All hands,
Dalam era globalisasi, stabilitas keamanan kawasan merupakan hal yang tak bisa dikompromikan dan ditawar. Karena tulang punggung globalisasi adalah laut, maka stabilitas keamanan kawasan akan senantiasa terkait dengan keamanan maritim. Dengan kata lain, laut adalah sumber stabilitas maupun instabilitas kawasan.
Kerangka berpikir seperti ini hendaknya melekat pada para pengambil keputusan di Indonesia. Alasannya tak lain dan tidak bukan karena dua pertiga wilayah Indonesia adalah perairan, di mana wilayah perairan tersebut merupakan dua pertiga dari luas kawasan Asia Tenggara. Namun dalam realitanya, sangat disayangkan bahwa para pengambil keputusan ---khususnya di Departemen Pertahanan--- tidak berpikir dalam kerangka demikian. Sebagai bukti adalah kekalahan Indonesia dalam urusan focal point kerjasama ADMM+, di mana Indonesia secara sadar dan dengan sengaja menyerahkan urusan stabilitas keamanan maritim di kawasan Asia Tenggara kepada Negeri Tukang Klaim dan negeri penindas Aborigin. Sebaliknya, Indonesia lebih senang mengambil posisi focal point dalam urusan pemeliharaan perdamaian yang sebenarnya tidak terkait dengan kepentingan nasional Indonesia yang bersifat survival maupun penting.

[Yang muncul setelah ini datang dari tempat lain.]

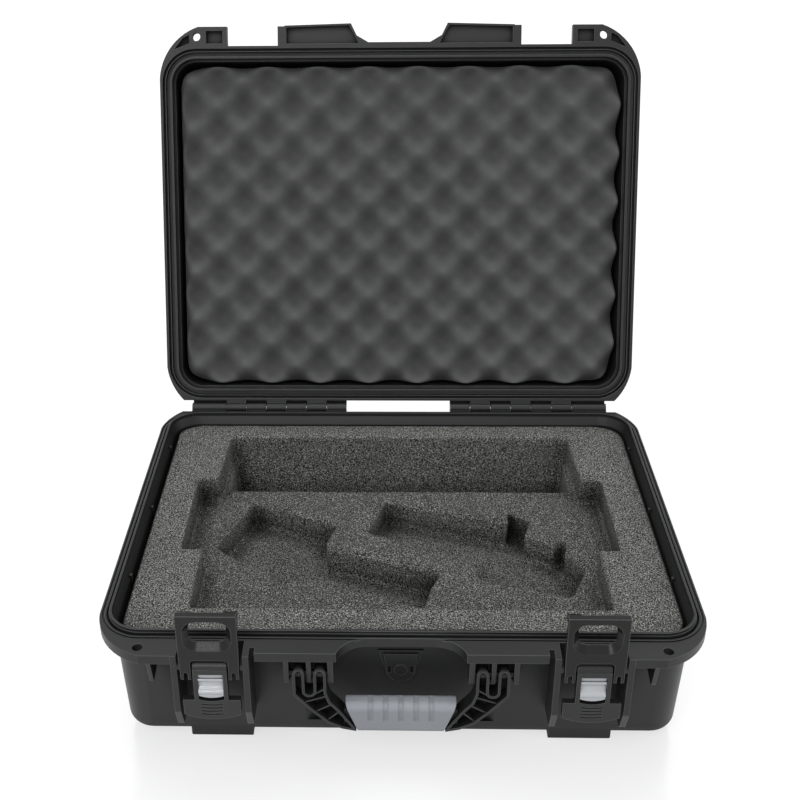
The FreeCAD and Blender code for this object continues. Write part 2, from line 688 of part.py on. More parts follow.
FRAME_TOP = BASE_H - FOAM_DROP
PAD_Z = FLOOR_T + LAYER_GAP
LAYER_T = LAYER_SHARE * (FRAME_TOP - PAD_Z)
FRAME_Z = FRAME_TOP - LAYER_T
TRAY_TOP = FRAME_Z - LAYER_GAP
TRAY_Z = TRAY_TOP - LAYER_T
BLOCK_TOP = TRAY_Z - LAYER_GAP
BLOCK_Z = BLOCK_TOP - LAYER_T
PAD_TOP = BLOCK_Z - LAYER_GAP


def make_foam_pad():
    inset = foam_inset(PAD_Z)
    low = foam_outline(inset + CAVITY_EDGE_R, PAD_Z)
    pad = Part.makeLoft([low, foam_outline(inset, PAD_Z + CAVITY_EDGE_R)], True, True)
    upper = slab(foam_outline(inset, PAD_Z + CAVITY_EDGE_R), PAD_TOP - PAD_Z - CAVITY_EDGE_R)
    return pad.fuse(upper).cut(recess(RECESS_WALL + FOAM_FIT, 0, BASE_H)).removeSplitter()


def rear_slot(z0, z1):
    half = SLOT_HALF_SHARE * WIDTH
    back = WELL_SHARES[0][1]
    return box(-half, half, FRONT + SLOT_FRONT_SHARE * DEPTH, FRONT + back * DEPTH, z0 - OVER, z1 + OVER)


def make_foam_block():
    return foam_layer(BLOCK_Z, BLOCK_TOP).cut(rear_slot(BLOCK_Z, BLOCK_TOP))


def make_foam_tray():
    tray = foam_layer(TRAY_Z, TRAY_TOP).cut(rear_slot(TRAY_Z, TRAY_TOP))
    for shares in (POCKET_LEFT_SHARES, POCKET_RIGHT_SHARES):
        tray = tray.cut(prism_z(TRAY_Z - OVER, TRAY_TOP + OVER, shared_points(shares)))
    return tray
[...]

Baik Negeri Tukang Klaim maupun negeri penindas Aborigin sangat menyadari pentingnya stabilitas dari laut. Ambisi Negeri Tukang Klaim adalah kalau bisa pengendalian Indonesia atas Laut Natuna yang merupakan wilayah teritorial Indonesia dilenyapkan, sehingga tak ada lagi penghalang antara wilayah semenanjung dengan kawasan Sabah-Serawak. Adapun bagi negeri penindas Aborigin, kalau bisa Indonesia hanya mempunyai Angkatan Laut di atas kertas namun di laut tidak mampu menggelar kekuatan. Sebab eksistensi Angkatan Laut Indonesia yang kuat dan tak sekedar di atas kertas merupakan ancaman terhadap kebebasan bernavigasi dari dan menuju Australia.
Oleh karena itu, tak heran bila kedua negara anggota FPDA itu kompak mengusulkan diri untuk menjadi focal point bidang keamanan maritim dalam ADMM+. Masalahnya pula, Jakarta tidak merasa diri kalah soal kegagalan merebut kepemimpinan agenda keamanan maritim. Malah Jakarta lebih bangga mengurus perdamaian dunia. Artinya, Jakarta lebih suka mengurus mengurus halaman orang lain dan menyerahkan urusan halaman sendiri kepada orang lain.
Hal ini mirip dengan kasus Timor Timur 1999. Ketika Indonesia sedang berasyik-masyuk menyalurkan "syahwatnya" terhadap urusan perdamaian dunia di negeri orang, Jakarta tidak merasa kecolongan ketika ada orang lain mengurus perdamaian dunia di Timor Timur. Pola seperti ini sekali lagi mencerminkan bahwa stabilitas dari laut hanya dipahami oleh pihak asing yang luas lautnya lebih kecil daripada Indonesia, sementara Indonesia sendiri justru tak paham apa arti stabilitas dari laut.